Member of the New Mexico Public Regulation Commission from the 3rd district
- In office January 1, 2013 – January 1, 2021
- Preceded by: Douglas J. Howe
- Succeeded by: Joseph Maestas

Personal details
- Party: Democratic
- Education: Northern New Mexico College (AAS) College of Santa Fe (BA)

= Valerie Espinoza =

American politician

Valerie Espinoza is an American politician from New Mexico. She was a member of the New Mexico Public Regulation Commission from the 3rd district, covering all of Los Alamos and Taos Counties, and parts of Bernalillo, Mora, Rio Arriba, San Miguel, Sandoval, and Santa Fe Counties.

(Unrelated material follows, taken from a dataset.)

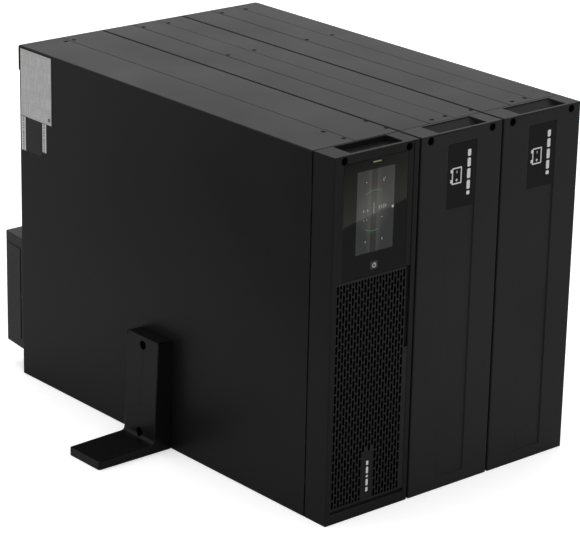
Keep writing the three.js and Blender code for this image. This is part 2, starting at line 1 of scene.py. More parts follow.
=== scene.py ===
import json
import math

import bmesh
import bpy
from mathutils import Matrix, Vector


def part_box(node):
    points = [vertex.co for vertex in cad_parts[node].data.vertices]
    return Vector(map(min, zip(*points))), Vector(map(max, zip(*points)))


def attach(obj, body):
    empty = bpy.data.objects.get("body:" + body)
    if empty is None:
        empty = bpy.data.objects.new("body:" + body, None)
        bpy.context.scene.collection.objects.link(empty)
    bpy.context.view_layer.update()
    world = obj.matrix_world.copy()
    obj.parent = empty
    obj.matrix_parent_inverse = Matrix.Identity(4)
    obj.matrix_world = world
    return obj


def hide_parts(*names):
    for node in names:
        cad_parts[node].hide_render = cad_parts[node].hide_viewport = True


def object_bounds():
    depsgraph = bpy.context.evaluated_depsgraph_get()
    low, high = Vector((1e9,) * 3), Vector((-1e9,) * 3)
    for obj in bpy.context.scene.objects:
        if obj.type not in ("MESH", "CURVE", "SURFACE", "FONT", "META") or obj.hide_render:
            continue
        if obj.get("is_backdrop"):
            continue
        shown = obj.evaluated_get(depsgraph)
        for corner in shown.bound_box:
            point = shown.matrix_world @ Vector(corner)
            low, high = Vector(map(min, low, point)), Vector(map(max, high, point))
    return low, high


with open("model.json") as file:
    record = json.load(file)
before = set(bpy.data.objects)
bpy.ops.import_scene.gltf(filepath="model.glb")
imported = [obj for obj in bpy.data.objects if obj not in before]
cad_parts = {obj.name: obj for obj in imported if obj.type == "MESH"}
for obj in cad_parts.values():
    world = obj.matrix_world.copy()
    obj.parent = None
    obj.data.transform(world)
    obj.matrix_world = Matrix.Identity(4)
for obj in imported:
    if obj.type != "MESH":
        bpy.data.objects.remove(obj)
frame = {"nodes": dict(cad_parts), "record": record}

# The looks of a power backup set: one inverter module (ups) and two battery modules, on a low bracket.
# Places inside a module are in millimetres from its front left bottom corner, as on a drawing:
# x to the right, y to the rear, z up. Everything made from them is in metres in the frame's own axes.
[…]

From 1979 to 1984, Espinoza served several positions in the office of the New Mexico Secretary of State, including supervisor of the Notary Public Division. She then worked at Los Alamos National Laboratory from 1984 to 2004, rising to executive office administrator for deputy associate laboratory director. She earned an A.A.S. in human services from Northern New Mexico College in 1993 and graduated from the College of Santa Fe (now Santa Fe University of Art and Design) with a B.A. in organizational psychology in 1997.

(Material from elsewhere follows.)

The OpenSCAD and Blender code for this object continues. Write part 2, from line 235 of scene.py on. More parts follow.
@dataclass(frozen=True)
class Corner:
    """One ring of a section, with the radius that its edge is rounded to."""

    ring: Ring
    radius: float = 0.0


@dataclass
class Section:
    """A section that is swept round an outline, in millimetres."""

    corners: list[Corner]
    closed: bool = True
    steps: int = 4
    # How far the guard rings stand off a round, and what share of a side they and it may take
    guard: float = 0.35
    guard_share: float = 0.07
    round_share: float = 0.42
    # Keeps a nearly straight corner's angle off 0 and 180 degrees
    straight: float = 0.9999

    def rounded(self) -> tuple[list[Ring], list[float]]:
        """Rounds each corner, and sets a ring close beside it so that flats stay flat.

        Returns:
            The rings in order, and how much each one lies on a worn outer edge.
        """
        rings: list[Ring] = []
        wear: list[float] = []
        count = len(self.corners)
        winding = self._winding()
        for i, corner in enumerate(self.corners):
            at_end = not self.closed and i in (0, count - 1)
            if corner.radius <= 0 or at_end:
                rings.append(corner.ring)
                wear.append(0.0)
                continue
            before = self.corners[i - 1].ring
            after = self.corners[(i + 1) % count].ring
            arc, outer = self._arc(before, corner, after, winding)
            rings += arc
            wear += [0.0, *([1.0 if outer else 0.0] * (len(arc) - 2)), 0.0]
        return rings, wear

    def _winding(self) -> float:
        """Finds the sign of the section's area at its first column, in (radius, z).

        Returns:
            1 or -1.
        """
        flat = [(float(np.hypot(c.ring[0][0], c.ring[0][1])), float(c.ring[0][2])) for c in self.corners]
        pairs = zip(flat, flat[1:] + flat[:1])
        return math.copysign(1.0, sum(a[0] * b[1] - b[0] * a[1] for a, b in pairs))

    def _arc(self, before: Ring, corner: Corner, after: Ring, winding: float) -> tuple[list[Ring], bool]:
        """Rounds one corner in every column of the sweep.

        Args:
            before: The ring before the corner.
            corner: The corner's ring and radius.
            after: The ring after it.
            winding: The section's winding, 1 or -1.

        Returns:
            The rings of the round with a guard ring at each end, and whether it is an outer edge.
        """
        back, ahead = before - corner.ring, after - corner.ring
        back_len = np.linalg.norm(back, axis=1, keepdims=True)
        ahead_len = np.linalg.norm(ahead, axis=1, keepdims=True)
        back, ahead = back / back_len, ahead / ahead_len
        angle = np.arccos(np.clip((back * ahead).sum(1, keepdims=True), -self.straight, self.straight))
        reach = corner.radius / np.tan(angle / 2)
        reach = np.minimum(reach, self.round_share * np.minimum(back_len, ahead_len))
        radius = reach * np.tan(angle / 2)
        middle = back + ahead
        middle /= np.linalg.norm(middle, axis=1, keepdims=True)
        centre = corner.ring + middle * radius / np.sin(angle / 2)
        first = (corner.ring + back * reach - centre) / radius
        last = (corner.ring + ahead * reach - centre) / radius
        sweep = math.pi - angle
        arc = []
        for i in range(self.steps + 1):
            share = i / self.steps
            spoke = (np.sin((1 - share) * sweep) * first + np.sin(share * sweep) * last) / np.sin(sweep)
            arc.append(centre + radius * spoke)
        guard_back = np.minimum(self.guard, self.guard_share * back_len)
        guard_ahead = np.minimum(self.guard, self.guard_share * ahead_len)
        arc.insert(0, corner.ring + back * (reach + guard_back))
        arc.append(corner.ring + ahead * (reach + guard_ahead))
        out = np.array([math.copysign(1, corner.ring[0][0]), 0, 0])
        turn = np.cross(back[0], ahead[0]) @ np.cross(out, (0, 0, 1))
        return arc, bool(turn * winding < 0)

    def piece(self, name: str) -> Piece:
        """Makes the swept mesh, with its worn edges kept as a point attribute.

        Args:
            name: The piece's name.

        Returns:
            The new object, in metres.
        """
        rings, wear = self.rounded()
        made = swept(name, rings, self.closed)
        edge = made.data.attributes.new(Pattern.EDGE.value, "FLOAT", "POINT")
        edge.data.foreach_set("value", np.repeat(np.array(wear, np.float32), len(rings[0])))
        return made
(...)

Espinoza was elected Clerk of Santa Fe County in 2004, serving two terms. In addition, she hosts "Santa Fe County Today," a public access government affairs show on SFC-TV (Channel 16). In June 2012, Espinoza won the Democratic nomination for Public Regulation Commissioner from the 3rd district, defeating three other candidates, with 38%. She was elected unopposed in the general elections in both 2012 and 2016. She was chosen to be Vice Chair in 2013 and 2014 and became Chair of the Commission in 2016. In addition, she chaired the Commission's Wildfire Task Force.